Van Buren deserves better than that. No, he wasn’t a great president; his four years in the White House were rocky at best. But he was one of the most gifted political architects in our history — arguably the greatest backroom political strategist to reach the White House until Lyndon Johnson, more than a century later.
A member of what was then called the Democratic-Republican Party, Van Buren was a natural connoisseur of power and electoral discipline who created America’s first statewide political machine. That machine, known as the Albany Regency, revolutionized the practice of politics in the United States. Through the innovative use of nominating conventions, patronage appointments, a partisan newspaper, a clear political ideology, and the recruitment of candidates without regard to family lineage, the Regency dominated New York state politics in the 1820s and 1830s. “I do not believe that a stronger political combination ever existed at any state capital, or even at the national capital,” wrote Thurlow Weed, a young journalist who later became an influential publisher and Whig politician.
But Van Buren was just getting started.
In 1821, he moved to Washington as a newly elected senator. Almost at once he set about to replicate on the national level what he had achieved in his home state. Within seven years he had pulled it off. After John Quincy Adams became president in 1824, Van Buren embarked on a campaign to ensure that Andrew Jackson would win the next election. With single-minded focus, he shaped Jackson’s loose network of supporters into a disciplined political party. The Founding Fathers had regarded the idea of political “factions” with distaste. But to Van Buren, an effective party apparatus had become as indispensable as the locomotive and the industrial printing press, and a vital ingredient for representative democracy.

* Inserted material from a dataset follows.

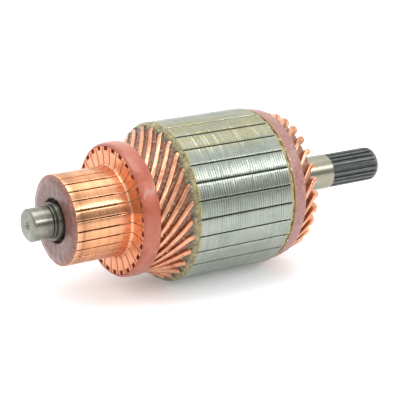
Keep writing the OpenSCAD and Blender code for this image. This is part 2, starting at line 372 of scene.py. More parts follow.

“Like a 19th-century Vito Corleone, he was always thinking ahead of his enemies,” writes Widmer, “forging a new network of families and alliances that would forever redraw the map of power in the United States. Everything he did contributed to the goal of unfurling a new national party.” He helped arrange for the launch of a Washington newspaper to oppose the Adams administration. He negotiated behind the scenes to absorb Virginia’s old Jeffersonian dynasty into his new organization. He created a network of local committees that reported to state chairmen, and used them to control and disseminate the party’s message nationwide. Americans now take such techniques for granted as standard party practice. But it required Van Buren’s insight to dream them up in the first place, and their effects, at the time, seemed almost supernatural. There was a reason he was called “The Little Magician.”
On Election Day in 1828, Jackson and the Democratic Party crushed Adams in a landslide. Four years later, Jackson was reelected by an even larger margin over Henry Clay. Van Buren had permanently transformed the nation’s politics. Without much exaggeration, America’s two-party system can be described as his most enduring legacy.

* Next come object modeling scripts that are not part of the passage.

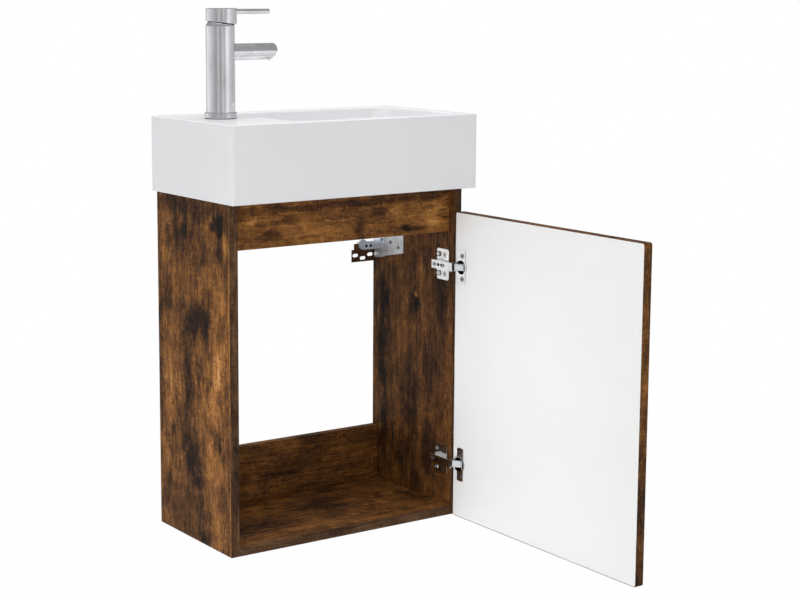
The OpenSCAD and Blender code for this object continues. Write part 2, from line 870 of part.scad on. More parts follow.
// Bracket on the hanger plate, with a tongue in front of the lip that folds over it
module hanger_hook() {
  x1 = x_in - hanger_t - hook_t;
  round_r = 9;
  tongue_low = wall_plate_above;
  leg_z = lip_top + hook_gap;
  leg_h = hanger_top - leg_z - 2;
  color(CHROME)
    difference() {
      union() {
        translate([x1, hook_y - hook_leg_l, leg_z]) cube([hook_t, hook_leg_l + hook_t, leg_h]);
        translate([x1 - hook_w + round_r, hook_y, tongue_low])
          cube([hook_w - round_r + hook_t, hook_t, leg_z - tongue_low + hook_t]);
        translate([x1 - hook_w, hook_y, tongue_low + round_r])
          cube([hook_w, hook_t, leg_z - tongue_low - round_r + hook_t]);
        translate([x1 - hook_w + round_r, hook_y, tongue_low + round_r]) rod_y(round_r, hook_t);
        translate([x1 - hook_w, hook_y, leg_z]) cube([hook_w + hook_t, -hook_y - 0.5, hook_t]);
        translate([x1 - hook_w, -lip_stand + hook_gap, wall_plate_above + hook_gap])
          cube([hook_w, lip_stand - hook_gap - 0.5, leg_z - wall_plate_above]);
      }
      for (x = [7, 16])
        translate([x1 - x, hook_y - cut, tongue_low + 6]) rod_y(2, hook_t + cut + hook_gap / 2);
      for (z = hook_rivet_z)
        translate([x1 - cut, hook_rivet_y, z]) rod_x(rivet_r + fit_gap, hook_t + 2 * cut);
    }
}

module hanger_hook_right() {
  hanger_hook();
}

module hanger_hook_left() {
  mirror([1, 0, 0]) hanger_hook();
}

// Three screws hold each hanger plate
module hanger_screws() {
  color(NICKEL)
    both_sides()
      for (spot = HANGER_SPOTS)
        translate([x_in - hanger_t, spot[0], spot[1]])
          rotate([0, -90, 0]) screw(3.2, 1.4, hanger_screw_r, panel_bore_depth);
}

// Two rivets join each hook to its hanger plate
module hook_rivets() {
  color(NICKEL)
    both_sides()
      for (z = hook_rivet_z)
        translate([x_in - hanger_t - hook_t, hook_rivet_y, z]) {
          rod_x(rivet_r, hanger_t + hook_t);
          translate([-1, 0, 0]) rod_x(rivet_r + 1.1, 1);
        }
}

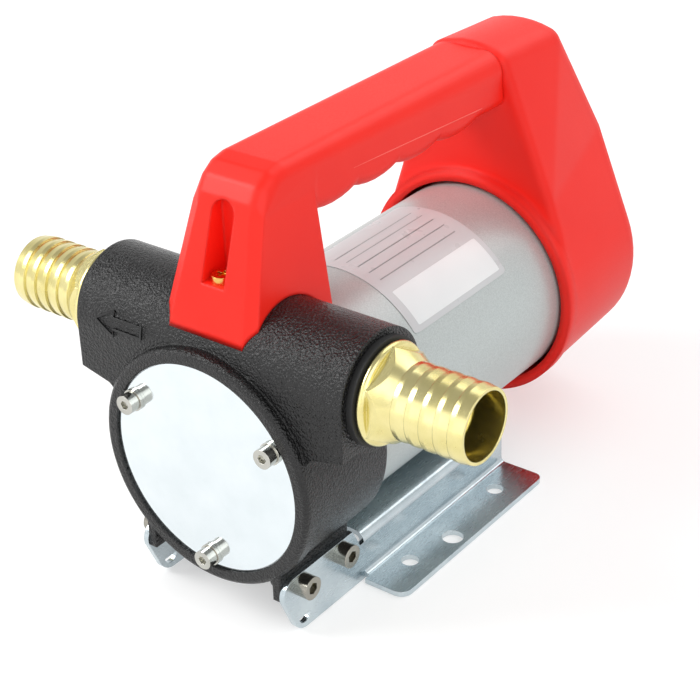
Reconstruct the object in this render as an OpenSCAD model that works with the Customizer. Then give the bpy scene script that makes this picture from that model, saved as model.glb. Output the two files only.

Jackson named Van Buren secretary of state in his first term and then made him his running mate for the second. As vice president, he became Jackson’s heir apparent, and with Old Hickory’s blessing, he was nominated by the Democratic Party to be the next president of the United States. Against a divided field of four Whig candidates, Van Buren cruised to victory. In March 1837, at the age of 53, he became the youngest American president to date.
But the presidency that began with such promise quickly turned sour. Less than two months after his inauguration, the soaring American economy crashed. With remarkable speed, the Panic of 1837 — the first great depression in US history — spread across the country. Banks failed by the hundreds; businesses by the thousands went bankrupt. A nation that had been awash with money and caught up in a spending and speculation boom suddenly found itself in economic free fall. As prices and profits cratered, unemployment soared. In New York City alone, 20,000 workers lost their jobs.
The cause of the depression is something historians debate to this day. At the time, Democrats blamed the bankers, but countless Americans blamed the Democrats, the party in the White House. Van Buren’s reaction only made matters worse. “Believing the economy would improve only ‘by retrenchment and reform,’” notes presidential historian Richard Pious, “Van Buren cut public expenditures by 20 percent and opposed internal improvements that would have greatly reduced unemployment.”
Had the crisis ended quickly, Van Buren might have weathered the storm and fought his way to reelection. But the misery lasted through the 1840 election. Not even the Little Magician could find a spell mighty enough to overcome the iron law of politics that economic suffering is charged to the party in power. Instead, he acquired another nickname: Martin Van Ruin.
The Whig Party, meanwhile, had learned from its experience four years earlier. Van Buren had demonstrated the political effectiveness of message control and a nationalized election strategy, and now the Whigs put those lessons to impressive use. With William Henry Harrison as their nominee, they ran a spectacularly mendacious campaign, falsely portraying Harrison as a common man of “Log Cabin and Hard Cider” origins and mocking Van Buren relentlessly as a dandified aristocrat. The president didn’t stand a chance.
Van Buren was not one of the republic’s great chief executives, as nearly everyone would agree, but there is no disputing the indelible mark he left on American politics. He was an early example of the truism that in America, even the humblest kid can grow up to be president. All it takes is political genius, indefatigable drive, immense ambition, and the gifts of a magician.